Les traces du problématologique dans l'Éthique de Spinoza sont différentes. Nous faisons un examen des contradictions de la construction de l'Éthique, qui mettent en évidence la tension entre les deux dimensions du trajet constructif: la méthode utilisée et le contenu vehiculé (la contradiction forme - contexte, la contradiction finalité - instruments utilisés, la contradiction langage - méthode, enfin, la contra­diction ampli­tude constructive - limitation réceptive). Cet examen est suivi par une investigation ponctuelle portant sur les stratégies démonstratives qui fonctionnent chez Spinoza, pour déterminer la vérité des thèses qu'il développe dans son ouvrage, et par une analyse critique de ces stratégies.

Enfin, dans L'expérience de la pensée, Heidegger met en œuvre une stratégie aphoristique pour souligner deux expériences de la pensée qui visent la découverte de l'essence des choses: l'expérience poétique et l'expérience métaphysique.
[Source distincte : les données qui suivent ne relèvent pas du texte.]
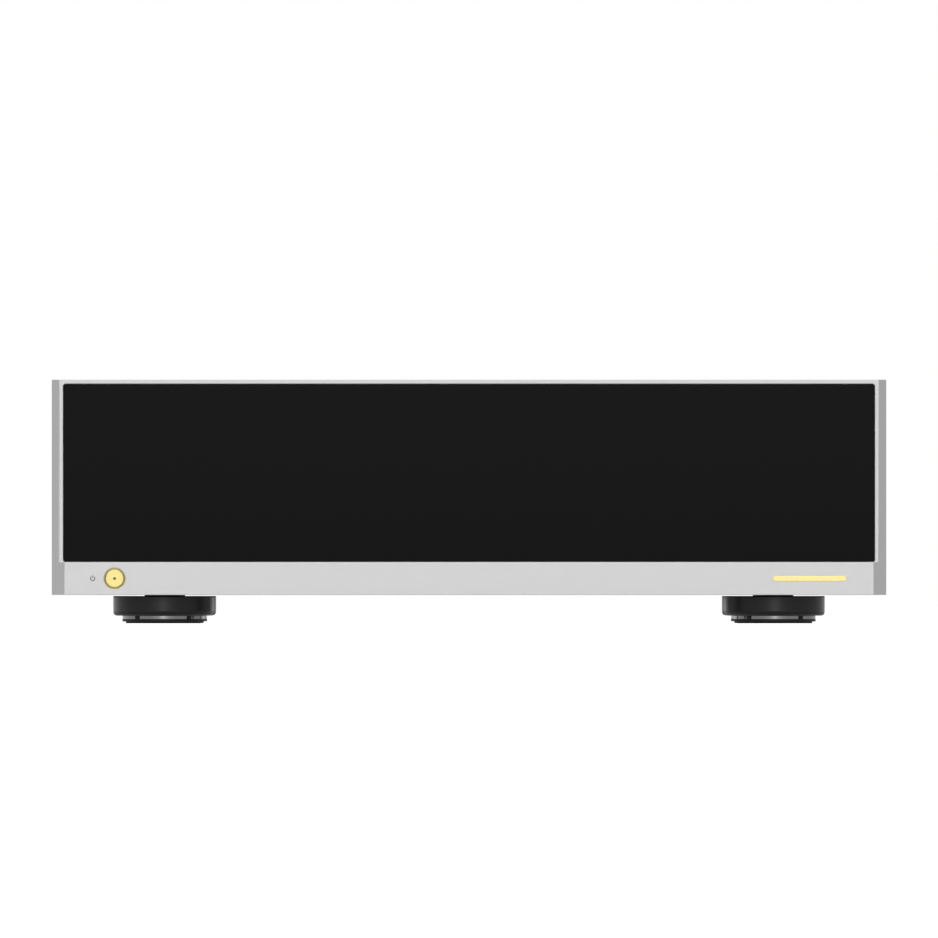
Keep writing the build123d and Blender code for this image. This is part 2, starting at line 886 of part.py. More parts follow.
def mains_rocker():
    """Rocker with a valley across its face, its ends rounded about the pivot, tipped to one side."""
    over = rocker_radius + rocker_crest
    rise = over * tan(radians(rocker_tilt))
    right = [(-rocker_under, over), (rocker_crest + rise, over), (rocker_crest, 0)]
    faces = Polygon(*right, (rocker_crest + rise, -over), (-rocker_under, -over), align=None)
    profile = Pos(pivot_y, inlet_z) * Rot(0, 0, -rocker_tilt) * (faces & Circle(rocker_radius))
    half = rocker_width / 2
    rocker = bar(profile, switch_x - half, switch_x + half)
    reach = half + pivot_reach
    return rocker + bar(Pos(pivot_y, inlet_z) * few_sided(pivot_radius), switch_x - reach, switch_x + reach)


def socket(x, width, height, depth, port, port_depth):
    """A board-mounted socket body, with its port sunk from the outer face."""
    body = prism(window(x, board_top + height / 2, width, height), jack_face - depth, jack_face)
    return body - prism(port, jack_face - port_depth, jack_face)


def network_jack():
    """Network socket, its mouth stepped for the latch of the plug."""
    half = network_port_width / 2
    low = board_top + (network_height - network_port_height - network_latch_height) / 2
    step = low + network_latch_height
    port = pane(network_x - half, network_x + half, step, step + network_port_height)
    port += window(network_x, low + network_latch_height / 2, network_latch_width, network_latch_height)
    return socket(network_x, network_width, network_height, network_depth, port, network_port_depth)


def usb_ports():
    """Two USB sockets one over the other in a shared shell, each with its contact tongue."""
    middle = board_top + usb_height / 2
    ports = Sketch()
    for z in (middle - usb_pitch / 2, middle + usb_pitch / 2):
        ports += window(usb_x, z, usb_port_width, usb_port_height)
        ports -= window(usb_x, z + usb_tongue_height / 2, usb_tongue_width, usb_tongue_height)
    return socket(usb_x, usb_width, usb_height, usb_depth, ports, usb_port_depth)


def i2s_port():
    """Digital audio link socket with a shouldered mouth round a thin tongue."""
    half = i2s_port_width / 2
    low = board_top + (i2s_height - i2s_port_height) / 2
    high = low + i2s_port_height
    middle = (low + high) / 2
    right = [(half - i2s_shoulder, low), (half, low + i2s_shoulder), (half, high)]
    left = [(-x, z) for x, z in reversed(right)]
    port = Pos(i2s_x, 0) * Polygon(*right, *left, align=None)
    port -= window(i2s_x, middle, i2s_tongue_width, i2s_tongue_height)
    return socket(i2s_x, i2s_width, i2s_height, i2s_depth, port, i2s_port_depth)


def hinge_place():
    """Depth and height of the shutter's hinge line."""
    top = board_top + (optical_height + optical_port_height) / 2
    return jack_face - hinge_inset, top - hinge_radius - shutter_gap


def optical_port():
    """Optical socket with a square mouth and the hinge holes of its shutter."""
    middle = board_top + optical_height / 2
    port = window(optical_x, middle, optical_port_width, optical_port_height)
    body = socket(optical_x, optical_width, optical_height, optical_depth, port, optical_port_depth)
    y, z = hinge_place()
    reach = optical_port_width / 2 + hinge_reach
    return body - bar(Pos(y, z) * few_sided(hinge_radius + hinge_fit), optical_x - reach, optical_x + reach)


def optical_shutter():
    """Flap that hangs from its hinge rod and swings inwards under the roof of the socket."""
    y, z = hinge_place()
    low = board_top + (optical_height - optical_port_height) / 2 + shutter_gap
    half = optical_port_width / 2 - shutter_gap
    leaf = pane(y - shutter_thickness / 2, y + shutter_thickness / 2, low, z)
    flap = bar(leaf, optical_x - half, optical_x + half)
    reach = half + hinge_reach
    return flap + bar(Pos(y, z) * Circle(hinge_radius), optical_x - reach, optical_x + reach)


def coax_jack():
    """Coaxial socket: a turned barrel on a hexagonal flange, its tail through the panel."""
    seat = back_y + coax_flange_thickness
    tip = seat + coax_barrel
    bore = coax_radius - coax_wall
    barrel = turned_level(coax_x, coax_z, (0, seat), (coax_radius, seat), (coax_radius, tip), (0, tip))
    floor = tip - coax_bore_depth
    jack = barrel + prism(Pos(coax_x, coax_z) * hexagon(coax_flange_width), back_y, seat)
    jack += prism(Pos(coax_x, coax_z) * few_sided(bore), inner_back, back_y)
    return jack - turned_level(coax_x, coax_z, (0, floor), (bore, floor), (bore, tip), (0, tip))


def coax_insulator():
    """White insert of the coaxial socket, with the hole for the plug's pin."""
    tip = back_y + coax_flange_thickness + coax_barrel
    floor = tip - coax_bore_depth
    face = tip - coax_recess
    outer = coax_radius - coax_wall - coax_fit
    insert = turned_level(coax_x, coax_z, (0, floor), (outer, floor), (outer, face), (0, face))
    return insert - prism(Pos(coax_x, coax_z) * few_sided(coax_pin_radius), face - coax_pin_depth, face)


def aes_connector():
    """Balanced digital connector: flange with cut corners, body and the round well of its pins."""
    face = back_y + aes_flange_thickness
    flange = window(aes_x, aes_z, aes_flange_width, aes_flange_height)
    shell = prism(chamfer(flange.vertices(), aes_flange_corner), back_y, face)
    shell += prism(window(aes_x, aes_z, aes_body_width, aes_body_height), back_y - aes_body_depth, back_y)
    return shell - prism(Pos(aes_x, aes_z) * Circle(aes_port_radius), face - aes_port_depth, face)


def aes_pins():
    """Three pins at equal angles, one of them straight down."""
    face = back_y + aes_flange_thickness
    floor = face - aes_port_depth
    circle = PolarLocations(aes_pin_circle, 3, start_angle=-90)
    pins = [Pos(aes_x, aes_z) * place * few_sided(aes_pin_radius) for place in circle]
    return group([prism(pin, floor, face - aes_pin_short) for pin in pins])


def foot_puck(x, y):
    """Wide round foot with a short neck against the case and a stud up into the base plate."""
    bottom = pad_thickness + sole_thickness + foot_plate_height
    top = bottom + puck_height
    puck = slab(Pos(x, y) * Circle(puck_radius), bottom, top)
    puck += slab(Pos(x, y) * few_sided(neck_radius, neck_sides), top, case_bottom)
    return puck + slab(Pos(x, y) * few_sided(stud_radius), case_bottom, floor_z - stud_short)


def post_outlines(gap, end):
    """Outlines of a foot's four posts, or with a gap and a far end those of the notches round them."""
    half = post_width / 2 + gap
    start = post_end - post_length - gap
    rows = ((start, end), (-end, -start))
    return [pane(x - half, x + half, *row) for x in (-post_across, post_across) for row in rows]


def foot_plates():
    """Bright plates under the pucks, notched from front and back where the damping posts stand."""
    low = pad_thickness + sole_thickness
    plate = Circle(foot_plate_radius)
    for notch in post_outlines(post_gap, foot_plate_radius):
        plate -= notch
    return group([slab(Pos(x, y) * plate, low, low + foot_plate_height) for x, y in foot_places()])


def foot_posts():
    """Damping posts that carry each puck on its sole, four to a foot."""
    low = pad_thickness + sole_thickness
    posts = post_outlines(0, post_end)
    high = low + foot_plate_height
    return group([slab(Pos(x, y) * post, low, high) for x, y in foot_places() for post in posts])


def foot_soles():
    """Dark discs that close the feet from below."""
    disc = Circle(sole_radius)
    top = pad_thickness + sole_thickness
    return group([slab(Pos(x, y) * disc, pad_thickness, top) for x, y in foot_places()])


def foot_pads():
    """Rubber pads that the part stands on."""
    return group([slab(Pos(x, y) * Circle(pad_radius), 0, pad_thickness) for x, y in foot_places()])


def build():
    """Every sub-part by name."""
    parts = {
        "front_panel": front_panel(),
        "front_glass": front_glass(),
        "left_side_panel": side_panel(-1),
        "right_side_panel": side_panel(1),
        "top_cover": top_cover(),
        "base_plate": base_plate(),
        "rear_panel": rear_panel(),
        "cover_screws": cover_screws(),
        "base_screws": base_screws(),
        "rear_screws": rear_screws(),
        "display_panel": display_panel(),
        "display_bracket": display_bracket(),
        "bracket_screws": bracket_screws(),
        "display_ribbon": display_ribbon(),
        "power_button": power_button(),
        "button_ring": button_ring(),
        "button_lamp": button_lamp(),
        "button_board": button_board(),
        "button_switch": button_switch(),
        "switch_plunger": switch_plunger(),
        "main_board": main_board(),
        "power_board": power_board(),
        "board_supports": board_supports(),
        "processor": processor(),
        "processor_heatsink": processor_heatsink(),
        "clock_oscillators": clock_oscillators(),
        "power_capacitors": power_capacitors(),
        "regulator_heatsink": regulator_heatsink(),
        "transformer": transformer(),
        "transformer_mat": transformer_mat(),
        "transformer_washer": transformer_washer(),
        "transformer_bolt": transformer_bolt(),
        "divider": divider(),
        "mains_inlet": mains_inlet(),
        "inlet_blades": inlet_blades(),
        "mains_leads": mains_leads(),
        "fuse_drawer": fuse_drawer(),
        "fuse": fuse(),
        "switch_housing": switch_housing(),
        "mains_rocker": mains_rocker(),
        "network_jack": network_jack(),
        "usb_ports": usb_ports(),
        "i2s_port": i2s_port(),
        "optical_port": optical_port(),
        "optical_shutter": optical_shutter(),
        "coax_jack": coax_jack(),
        "coax_insulator": coax_insulator(),
        "aes_connector": aes_connector(),
        "aes_pins": aes_pins(),
        "foot_plates": foot_plates(),
        "foot_posts": foot_posts(),
        "foot_soles": foot_soles(),
        "foot_pads": foot_pads(),
    }
    names = ("front_left_foot", "front_right_foot", "rear_left_foot", "rear_right_foot")
    for name, (x, y) in zip(names, foot_places()):
        parts[name] = foot_puck(x, y)
    return parts


os.makedirs("parts", exist_ok=True)
for name, shape in build().items():
    export_step(shape, os.path.join("parts", name + ".step"))
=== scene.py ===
import json
from functools import cache
from math import atan2, cos, pi, radians, sin, sqrt, tau

import bmesh
import bpy
from mathutils import Matrix, Vector


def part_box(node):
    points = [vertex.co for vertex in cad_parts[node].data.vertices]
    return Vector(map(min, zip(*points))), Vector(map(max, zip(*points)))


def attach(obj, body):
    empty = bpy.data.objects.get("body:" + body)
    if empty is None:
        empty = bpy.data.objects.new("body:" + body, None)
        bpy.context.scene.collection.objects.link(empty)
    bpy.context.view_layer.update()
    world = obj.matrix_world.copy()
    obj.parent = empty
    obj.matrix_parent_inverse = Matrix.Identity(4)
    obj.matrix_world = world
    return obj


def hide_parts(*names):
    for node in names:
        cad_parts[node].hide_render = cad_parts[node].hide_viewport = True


# Looks of a full-size digital audio transport: satin silver case, black glass, gold button and
# damped feet. Lengths are metres. X runs to the right, the front faces -Y, and the feet stand
# on Z = 0.

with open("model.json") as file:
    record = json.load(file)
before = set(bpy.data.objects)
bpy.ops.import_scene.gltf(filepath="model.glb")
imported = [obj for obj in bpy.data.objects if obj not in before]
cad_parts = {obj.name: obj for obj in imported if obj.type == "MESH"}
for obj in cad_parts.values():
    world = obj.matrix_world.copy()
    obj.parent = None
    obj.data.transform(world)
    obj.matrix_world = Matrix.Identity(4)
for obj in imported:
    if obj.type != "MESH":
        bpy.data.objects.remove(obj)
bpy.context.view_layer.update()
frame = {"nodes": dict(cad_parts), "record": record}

MM = 0.001
SMALL = 1e-7
WELD = 0.001 * MM
FLAT = radians(0.5)
SHARP = radians(34)

# Steps of round shapes
ROUND_STEPS = 128
FINE_STEPS = 48
PIN_STEPS = 32
CORNER_STEPS = 5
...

Une nouvelle forme - inédite - de mani­festation de la problématicité est révéleé par la forme même de la construction de ce petit ouvrage de Heidegger (une séquence poétique suivie par quatre séquences réflexives-métaphysiques qui forment, ensemble, une unité distincte de pensée essentielle).

 

V

 

Évidemment, l'exercice applicatif peut être continué. Ce qui est important pour nous, ce n'est pas le nombre des applications, mais les résultats obtenus par ce travail cognitif. Nous pensons que le modèle problématologique d'analyse de la discursivité est une méthodologie utile et productive pour déterminer certains aspects intéressants des différents types de discours. Son application aux diverses espèces de discours philosophiques a déjà montré ses résultats dans la pratique discursive.